Investigators became suspicious after realising that the amount of pinot noir being exported from the Languedoc-Roussillon area far exceeded historic levels. France's public prosecutor has called for prison terms of up to 12 months in jail for those found responsible for the deception as well as hundreds of thousands of euros in fines for the companies involved.

According to court reports in La Dépêche, the Toulouse newspaper, jurors in Carcassonne have heard how local wine dealer Ducasse acted as an intermediary between eight grape suppliers and the major winemaker Sieur d'Arques, which then allegedly sold on in incorrectly labelled bottles to Gallo in 2006 and 2008.

A former Sieur d'Arques employee has testified that she, along with the company's financial director, knew that a lower quality grape was being used. The Sieur d'Arques's director claimed that he "did not remember" after the former employee produced emails to the court apparently implicating him and the group's chief executive in the alleged fraud. The court has been told that using lower quality grapes could have saved "several million euros", reports La Dépêche.

Gallo's winemaking notes says the 2007 Red Bicyclette Pinot Noir was sourced from several areas within the Languedoc-Roussillon region in southern France. Susan Hensley, a spokeswoman for the California-based winery said in an email to Reuters: "Our contractual agreement with our supplier guarantees all wines supplied meet French regulations including the pinot noir in question. At this time it is still a question for the French courts and French and US regulatory authorities to determine whether the wine in question was misrepresented to us. When more information becomes available to us from the authorities we will move quickly to ensure that the trust people place in our company and our wines is not put at risk."

If the defendants are found guilty, then the 2010 Pinot Noir Affair will be laid down in the capacious cellars of vintage cases.

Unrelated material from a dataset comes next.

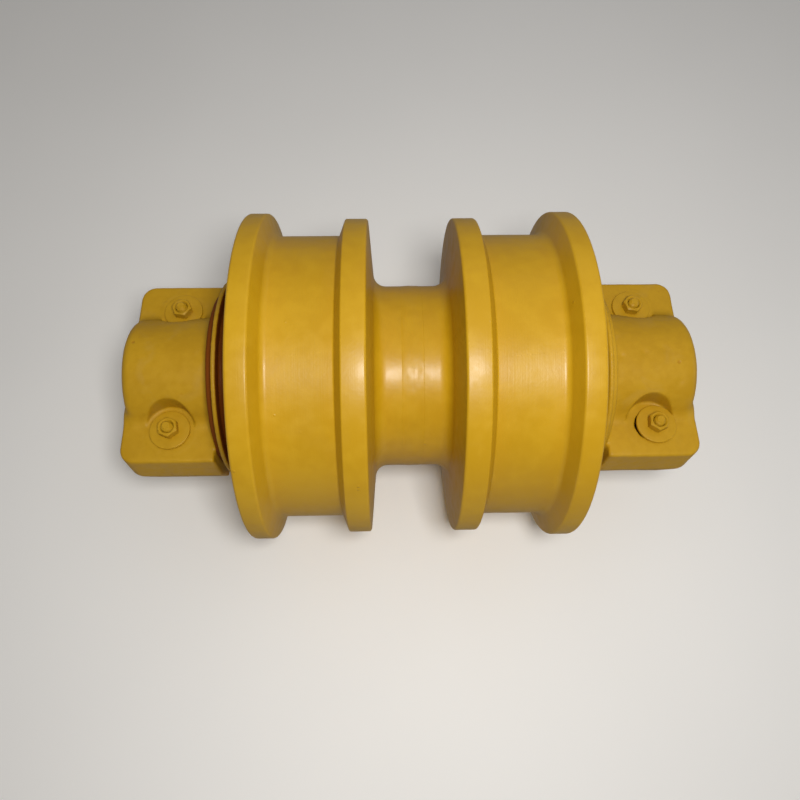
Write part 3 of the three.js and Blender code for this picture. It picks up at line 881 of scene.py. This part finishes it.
MIDDLE = (0, 0, 0)
CAMERA_HEIGHT_ANGLE = math.radians(65)
CAMERA_LENS = 30.76
SENSOR_WIDTH = 36
CAMERA_DISTANCE = 0.5259
CAMERA_ASIDE = -0.0190
CAMERA_YAW, CAMERA_PITCH, CAMERA_ROLL = 0.0215, 0.0352, 0.0111
AHEAD = Vector((-math.cos(CAMERA_HEIGHT_ANGLE), 0, -math.sin(CAMERA_HEIGHT_ANGLE)))
RIGHT = Vector((0, 1, 0))
UP = RIGHT.cross(AHEAD)


def camera():
    data = bpy.data.cameras.new("camera")
    data.lens = CAMERA_LENS
    data.sensor_width = SENSOR_WIDTH
    data.clip_start = 0.01
    holder = bpy.data.objects.new("camera", data)
    aim = Matrix((RIGHT, UP, -AHEAD)).transposed()
    aim = aim @ Matrix.Rotation(-CAMERA_YAW, 3, "Y")
    aim = aim @ Matrix.Rotation(-CAMERA_PITCH, 3, "X")
    aim = aim @ Matrix.Rotation(-CAMERA_ROLL, 3, "Z")
    holder.matrix_world = Matrix.Translation(RIGHT * CAMERA_ASIDE - AHEAD * CAMERA_DISTANCE) @ aim.to_4x4()
    bpy.context.scene.collection.objects.link(holder)
    bpy.context.scene.camera = holder


def lights():
    world = bpy.data.worlds.new("studio")
    world.use_nodes = True
    backdrop = world.node_tree.nodes["Background"]
    backdrop.inputs["Color"].default_value = (1.0, 0.96, 0.90, 1)
    backdrop.inputs["Strength"].default_value = 0.22
    bpy.context.scene.world = world
    eye = -AHEAD * CAMERA_DISTANCE
    area_light("key", eye * 1.25 + RIGHT * 0.05 + UP * 0.03, MIDDLE, 0.14, 3.3, (1.0, 0.97, 0.92))
    area_light("top_soft", UP * 0.9 - AHEAD * 0.7 + RIGHT * 0.3, MIDDLE, 1.2, 1.4, (0.93, 0.96, 1.0))
    area_light("side_fill", RIGHT * 1.1 - AHEAD * 0.35, MIDDLE, 0.5, 1.0, (1.0, 0.98, 0.95))


floor()
camera()
lights()
bpy.context.scene.view_settings.view_transform = "Standard"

Already gathering the patina of dust essential to all fine wine scandals are: a constituent of antifreeze added to Austrian wine (1985); Italian table wines made of water, methanol, plus the magic ingredient of a little real wine for flavour (1986); the great mislabelled Bordeaux Case of 1989; sauvignon blanc fortified with green peppers and synthetic methoxypyrazine (2005); and sugar added to Beaujolais (2007).